Who makes the best acoustic electric guitars?
When you are thinking about thee many acoustic electric guitar brands, Martin seems to dominate many lists as a favorite amongst beginners and seasoned guitarists. Many enjoy the usual superb Martin sound that is balanced, warm and tends to project very well. They also usually feature quality electronics that are easy to control.
The majority of these acoustic electric guitars from Martin have a classic sound and many sell at an affordable price that makes them good contenders against the more popular, top-selling brands like Gibson.
What is the best acoustic electric guitar for under 500?
If you’re searching for something that’s more budget-friendly than what Martin can make, then consider an acoustic electric guitar from Epiphone. The Epiphone Hummingbird Pro is the best acoustic electric guitar under 500 that can still produce remarkable, full sounds.
It’s relatively easy to play as well, so if you’re just starting out, you shouldn’t have a hard time learning using this acoustic electric guitar. This also has a great finish that won’t wear out, so you not only have a quality-performing guitar at a low price, but one that will look good over the years.
What is the best acoustic electric guitar? Let’s see…
Out of the guitars we reviewed, the Martin is our top pick as the best acoustic electric guitar. It features solid, lasting construction that can withstand years of use, especially for the traveling musician.
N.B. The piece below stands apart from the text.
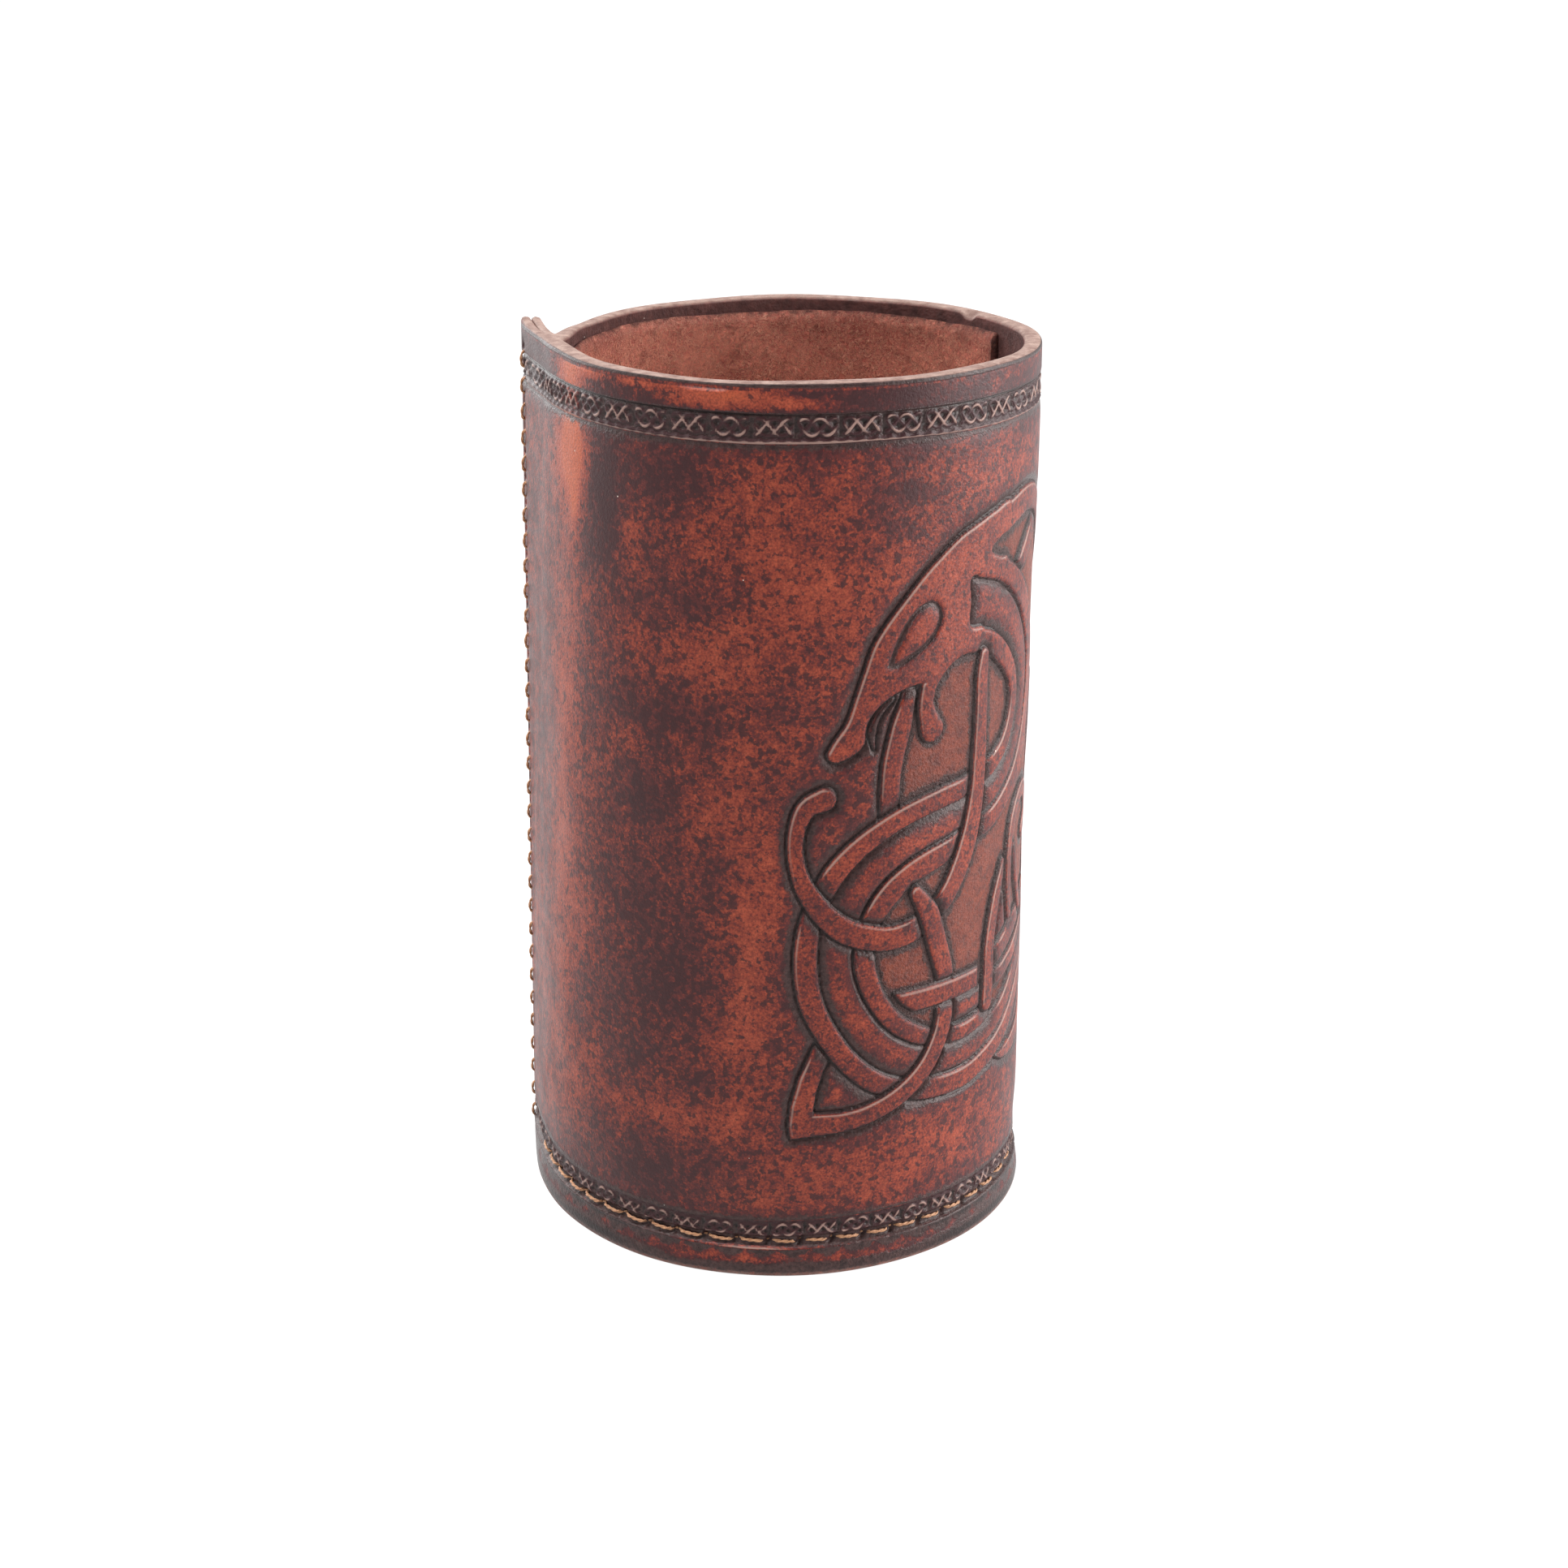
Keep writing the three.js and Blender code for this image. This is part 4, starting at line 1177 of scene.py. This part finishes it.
def leather_relief(s, matted, edge, flesh, dark):
    """Fine grain everywhere, coarser where the leather is matted, dyed, cut or turned flesh side out."""
    normal = s.bump(s.noise(0.5, 3, 0.65, seed=2.0), 0.085)
    normal = s.bump(s.spread(s.cells(0.7), 0.0, 0.35), 0.015, normal)
    coarse = s.add(matted, s.times(dark, 0.4))
    normal = s.bump(s.times(s.noise(0.45, 3, 0.65, seed=4.0), coarse), 0.3, normal)
    rough = s.math("MAXIMUM", flesh, s.times(edge, 0.3))
    return s.bump(s.times(s.noise(0.9, 5, 0.75, seed=6.0), rough), 0.5, normal)


def tooled_leather(obj):
    s = Shader("tooled_leather")
    names = ("dye_and_highlight", "warmth", "matted", "plain", "edge", "flesh")
    dye_and_highlight, warmth, matted, plain, edge, flesh = (s.attribute(name) for name in names)
    tone = leather_tone(s, dye_and_highlight, warmth, matted, plain)
    base_colour = leather_colour(s, tone, warmth, plain)
    base_colour = s.mix(s.times(matted, 0.7), base_colour, s.mottle(1.6, 4, "#4c231d", "#763b2b"))
    base_colour = s.mix(edge, base_colour, s.mottle(2.0, 4, "#694f47", "#917a70", 0.35, 0.65, 5.0))
    base_colour = s.mix(flesh, base_colour, s.mottle(2.2, 4, "#3a211f", "#5f3a36"))
    worn = s.add(s.noise(1.6, 4, 0.7, seed=9.0), s.times(s.noise(0.45, 2, 0.6, seed=19.0), 0.4), -0.7)
    dark = s.spread(s.add(dye_and_highlight, worn), 0.32, 0.62, 0.0, 0.93, smooth=True)
    base_colour = s.mix(dark, base_colour, s.mottle(0.7, 3, "#221616", "#44302e", 0.35, 0.65, 23.0))
    base_colour = s.mix(s.spread(dye_and_highlight, 0.92, 1.15, 0, 0.9), base_colour, "#110b0c")
    # Negative values of the map are painted highlight: a lighter greyish pink on upper-left ribbon edges,
    # raised stamp tops and border lips.
    base_colour = s.mix(s.spread(dye_and_highlight, -0.02, -0.3, 0, 0.82), base_colour, "#94776d")
    dust = s.spread(s.cells(8.0), 0.016, 0.011)
    base_colour = s.mix(dust, base_colour, "#cdbfb2")

    roughness = s.add(s.spread(s.noise(5, 3, 0.6), 0.3, 0.7, 0.38, 0.48), s.times(matted, 0.06),
                      s.times(flesh, 0.35), s.times(edge, 0.2), s.times(dark, -0.12))
    normal = leather_relief(s, matted, edge, flesh, dark)
    s.finish(obj, base_colour, roughness, normal, IOR=1.45, Specular_IOR_Level=0.34,
             Specular_Tint=(1, 0.94, 0.92, 1))


def lining_leather(obj, name="lining_leather"):
    s = Shader(name)
    cloud = s.noise(14, 4, 0.65, distortion=0.4, seed=2.0)
    fibre = s.noise(1.1, 4, 0.75, distortion=2.5, seed=8.0)
    tone = s.add(s.times(cloud, 0.55), s.times(fibre, 0.8))
    base_colour = s.mix(s.spread(tone, 0.52, 0.82), "#81382f", "#d9816b")
    strands = s.math("ABSOLUTE", s.math("SUBTRACT", s.noise(1.5, 2, 0.6, distortion=3.0, seed=21.0), 0.5))
    base_colour = s.mix(s.spread(strands, 0.055, 0.0, 0, 0.75), base_colour, "#eeab8e")
    shade = s.spread(s.noise(2.6, 3, 0.6, seed=12.0), 0.56, 0.68, 0, 0.4)
    base_colour = s.mix(shade, base_colour, "#5a2a20")
    worn = s.spread(s.noise(1.3, 4, 0.7, seed=17.0), 0.3, 0.7, 0.5, 1.4)
    border = s.math("MULTIPLY", s.attribute("edge"), worn, clamp=True)
    base_colour = s.mix(s.times(border, 0.9), base_colour, "#3a1d1a")
    roughness = s.spread(fibre, 0.3, 0.7, 0.7, 0.9)
    normal = s.bump(fibre, 0.45)
    normal = s.bump(s.spread(strands, 0.05, 0.0), 0.12, normal)
    normal = s.bump(s.noise(4, 3, 0.6, seed=4.5), 0.4, normal)
    s.finish(obj, base_colour, roughness, normal, Specular_IOR_Level=0.25)


def base_leather(obj):
    s = Shader("base_leather")
    cloud = s.noise(11, 4, 0.65, 0.3, seed=5.0)
    fibre = s.noise(1.1, 4, 0.75, seed=3.0)
    light = s.spread(s.add(s.times(cloud, 0.6), s.times(fibre, 0.5)), 0.4, 0.75)
    base_colour = s.mix(light, "#4a2118", "#8a4a30")
    normal = s.bump(fibre, 0.25)
    s.finish(obj, base_colour, s.spread(fibre, 0.3, 0.7, 0.55, 0.8), normal)


def waxed_thread(obj, name):
    s = Shader(name)
    fibre = s.noise(0.35, 3, 0.6, seed=2.0)
    grime = s.noise(4, 3, 0.6, seed=6.0)
    base_colour = s.mix(s.spread(fibre, 0.3, 0.7), "#94603f", "#ba8c67")
    base_colour = s.mix(s.spread(grime, 0.45, 0.75, 0, 0.5), base_colour, "#80502f")
    s.finish(obj, base_colour, s.spread(fibre, 0.3, 0.7, 0.45, 0.6), s.bump(fibre, 0.08), Sheen_Weight=0.1)


tooled_leather(wall)
lining_leather(lining)
lining_leather(pad, "pad_leather")
base_leather(base)
waxed_thread(base_stitching, "waxed_thread")
waxed_thread(seam_stitching, "waxed_seam_thread")


# ------------------------------------------------------------------ camera, floor and light

def area_light(name, place, aim, size, power):
    """A rectangular light in metres and watts, turned to a point that high above the middle of the floor."""
    data = bpy.data.lights.new(name, "AREA")
    data.shape = "RECTANGLE"
    data.size, data.size_y = size
    data.energy = power
    light = bpy.data.objects.new(name, data)
    light.location = place
    bpy.context.collection.objects.link(light)
    light.rotation_euler = (Vector((0, 0, aim)) - light.location).to_track_quat("-Z", "Y").to_euler()


CAMERA_AWAY = 413.28
CAMERA_HEIGHT = 213.76
CAMERA_DOWN = 19.63  # degrees below level
camera_data = bpy.data.cameras.new("camera")
camera_data.lens = 63.39
camera_data.sensor_width = 36
camera = bpy.data.objects.new("camera", camera_data)
camera.location = (SHIFT[0] * MM, (SHIFT[1] - CAMERA_AWAY) * MM, CAMERA_HEIGHT * MM)
camera.rotation_euler = (math.radians(90 - CAMERA_DOWN), 0, 0)
bpy.context.collection.objects.link(camera)
bpy.context.scene.camera = camera

bpy.ops.mesh.primitive_plane_add(size=12, location=(0, 0, 0))
floor = bpy.context.object
floor.name = "floor"
paper = Shader("paper")
paper.put(paper.shader.inputs["Base Color"], (0.12, 0.12, 0.12, 1))
paper.put(paper.shader.inputs["Roughness"], 0.9)
paper.put(paper.shader.inputs["Emission Color"], (1, 1, 1, 1))
paper.put(paper.shader.inputs["Emission Strength"], 0.92)
floor.data.materials.append(paper.material)

# The surround is dim on the camera's side and bright behind the cup.
world = bpy.data.worlds.new("studio")
world.use_nodes = True
sky = world.node_tree
direction = sky.nodes.new("ShaderNodeTexCoord")
parts = sky.nodes.new("ShaderNodeSeparateXYZ")
falloff = sky.nodes.new("ShaderNodeMapRange")
for socket, number in (("From Min", -1), ("From Max", 1), ("To Min", 0.3), ("To Max", 0.95)):
    falloff.inputs[socket].default_value = number
sky.links.new(direction.outputs["Generated"], parts.inputs[0])
sky.links.new(parts.outputs["Y"], falloff.inputs["Value"])
sky.links.new(falloff.outputs["Result"], sky.nodes["Background"].inputs["Strength"])
sky.nodes["Background"].inputs["Color"].default_value = (1, 1, 1, 1)
bpy.context.scene.world = world

area_light("left", (-0.6, 0.62, 0.45), 0.07, (0.7, 0.9), 7.5)
area_light("right", (0.95, -0.05, 0.32), 0.07, (1.0, 0.75), 19)
area_light("top", (-0.15, -0.1, 1.2), 0.1, (0.5, 0.5), 17)
area_light("key", (-0.72, -0.3, 0.62), 0.07, (0.2, 0.2), 2.2)

view_settings = bpy.context.scene.view_settings
view_settings.view_transform = "Standard"
view_settings.look = "None"
view_settings.exposure = 0.0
The DRS1 can also help you sound good if you’re in a small band setting, letting you project enough to stand tall among the other instruments.
If you’re looking to invest in a high-quality acoustic electric guitar that offers great projection and balanced tunes, then we recommend you try out the Martin Series.
- Epiphone Hummingbird Pro: This amplifies well while not disrupting the traditional acoustic sounds.
- Yamaha APX600: Good thin-line constructed for comfortable playing.
- Epiphone EJ-200SCE: Offers good stability and low-end resonance.
- Martin LXK2: Lightweight and holds its tune well.
- Glen Burton GA204BCO-BK: Low-costing and comes with an ideal beginner kit.
We hope you’ve enjoyed reading our reviews on the best acoustic electric guitars.